As they bombarded the two lawyers with questions, the justices focused on a few key issues: whether the case they are being called upon to decide is a federal issue; did the Florida Supreme Court overstepped its bounds in ordering hand tallies; and what standards should be applied in a recount.
"Where's the federal question here?" Justice Anthony Kennedy asked Bush attorney Ted Olson minutes into the session.
Lambasting a "voter intent" criterion for counting votes, Justice Sandra Day O'Connor at one point declared: "Why isn't the standard the one that voters are instructed to follow, for goodness sake? I mean, it couldn't be clearer."
Under the "intent" standard, some officials were counting now-infamous "dimpled chads" - which instructions direct voters to detach completely from the ballot - as votes.
Gore lawyer David Boies countered that, under Florida law, "even if they don't do what they're told, that's supposed to be counted."
Kennedy and O’Connor were widely seen as the swing votes on the court, historically the final arbiter on volatile issues including the Watergate scandal that brought down ex-president Richard Nixon; abortion; and segregation.
The high court split 5-4 along ideological lines Saturday to halt hand recounts ordered a day earlier by the Florida Supreme Court, which said some 40,000 ballots on which machines had failed to discern a vote for president must be reconsidered.
After the session, Boies refused to speculate as to the outcome, telling NBC television that "I've been proved wrong" every time he has made a prediction.
Olson, who argued Bush's case, said afterward that the justices had seemed "very concerned" about the absence of uniform standards.
Experts said the court could again split 5-4 - mirroring the national chasm over the election - overruling the Florida Supreme Court and severing Gore's final lifeline to the White House.
Writing in support of Saturday's decision to halt hand recounts, the justice Bush has named as his favorite, Antonin Scalia, wrote: "A majority of the court ... believe that the petitioner [Bush] has a substantial probability of success."
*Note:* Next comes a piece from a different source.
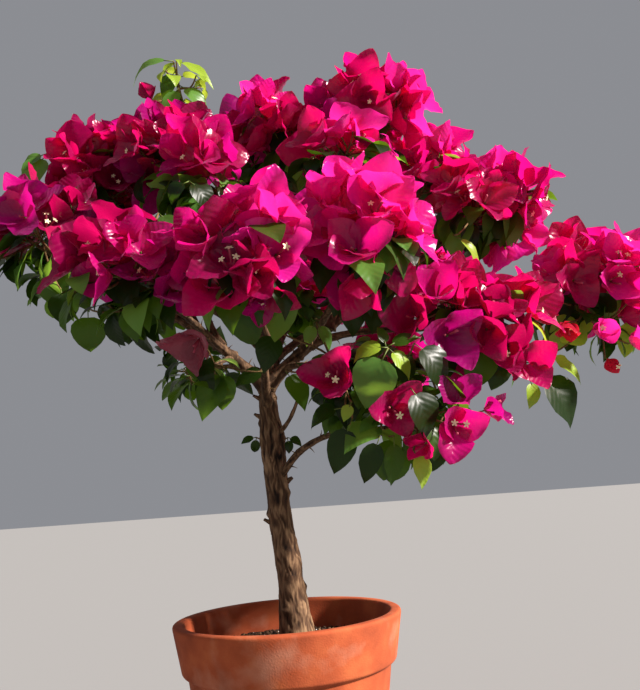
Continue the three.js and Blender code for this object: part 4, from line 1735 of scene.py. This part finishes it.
def crumbs(count, low, high, seed):
    """Small uneven lumps from low to high in size, half sunk in the soil."""
    heap = Heap()
    random = seeded(seed)
    for _ in range(count):
        size = low + (high - low) * random() ** 2
        r = (SOIL_EDGE - size - 1) * math.sqrt(random())
        middle = soil_point(r, 2 * math.pi * random(), above=0.2 * size)
        angle = ANY_TURN * random()
        axis = Vector((random(), random(), random() + 0.1)).normalized()
        spin = Matrix.Rotation(angle, 3, axis)
        points = []
        for c in CRUMB_CORNERS:
            stretched = Vector((c.x * (0.7 + random()), c.y * (0.6 + 0.6 * random()), c.z * 0.7))
            points.append(middle + spin @ stretched * size * 0.6)
        heap.add(points, CRUMB_FACES)
    return heap


# %% Soil material and pieces
# Earth, bark and perlite are all crumbled and porous. They have hardly any gloss, so the eye
# gets their colour, which varies from grain to grain, and the small shadows between the grains.
SOIL_ROUGHNESS = (0.86, 1.0)
SOIL_BUMP_MM = 1.0


def dull_matter(name, dark, pale, grain_mm):
    made, tree, shader = new_material(name)
    place = add_node(tree, "TexCoord").outputs["Object"]
    size = {"Vector": place, "Scale": 1 / (grain_mm * MM), "Detail": 5.0}
    grain = add_node(tree, "TexNoise", size).outputs["Fac"]
    colour = add_node(tree, "ValToRGB", {"Fac": grain}, [(0.35, dark), (0.65, pale)])
    roughen(shader, grain, grain, SOIL_ROUGHNESS, 0.7, SOIL_BUMP_MM)
    set_inputs(shader, {"Base Color": colour.outputs["Color"], "Specular IOR Level": 0.2})
    return made


damp_soil = dull_matter("damp potting soil", "#1c120c", "#3d2b1e", 3.0)
make_piece("soil_bed", loose_soil(), damp_soil, ["soil"])
STREWN = [
    # piece, count, smallest and largest, seed, material, dark and pale colour, grain
    ("soil_crumbs", (900, 1.2, 4.6, 11), ("soil crumbs", "#241710", "#5a4330", 6.0)),
    ("bark_chips", (150, 2.4, 6.5, 23), ("chipped bark", "#4a3020", "#8a6a4a", 5.0)),
    ("perlite", (60, 0.9, 2.2, 37), ("perlite", "#cfc8bc", "#f0ece4", 2.0)),
]
for piece, lumps, matter in STREWN:
    make_piece(piece, crumbs(*lumps), dull_matter(*matter), smooth=piece != "perlite")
Outside the stately marble building, far from the fine-tuned legal arguments, about 2,000 protesters from the competing camps were locked in a high-decibel shouting match.
Meanwhile, committees of Florida's Republican-held legislature voted to have the state lawmakers name a slate of electors to ensure Bush is declared the winner. The full House was due to vote on Tuesday, and the Senate could then vote the next day.
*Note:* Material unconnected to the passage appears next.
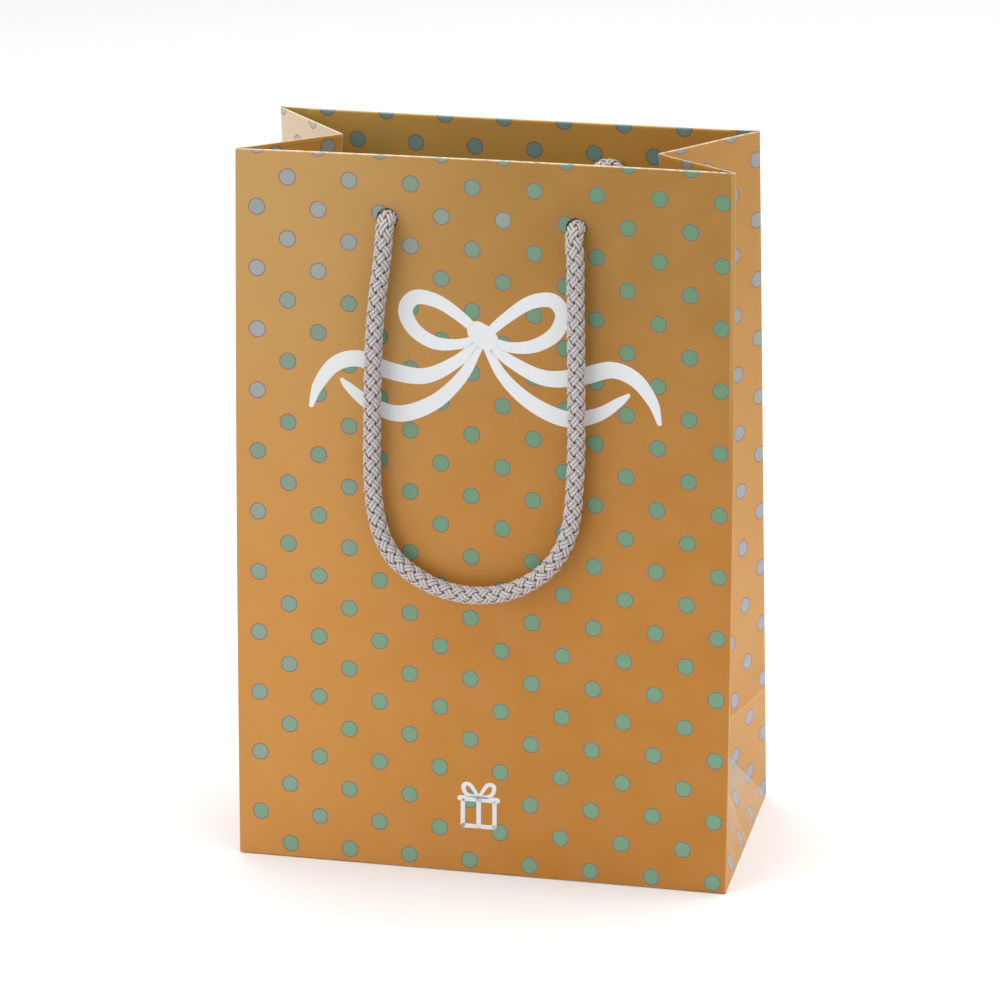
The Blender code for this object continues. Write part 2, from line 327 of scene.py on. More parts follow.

Florida's highest court meanwhile announced it had upheld and - on the U.S. Supreme Court's instructions - clarified a November decision ordering some hand recounts be included in certified results, shaving nearly 400 votes from Bush's lead.
The U.S. justices had wanted clarification on what the state court had based its decision on, concerned that it may have overreached its mandate and written new legislation.
"Pursuant to the instructions of the United States Supreme Court, this court has clarified that its earlier decision is based on long-standing rules of statutory construction," court spokesman Craig Waters told reporters.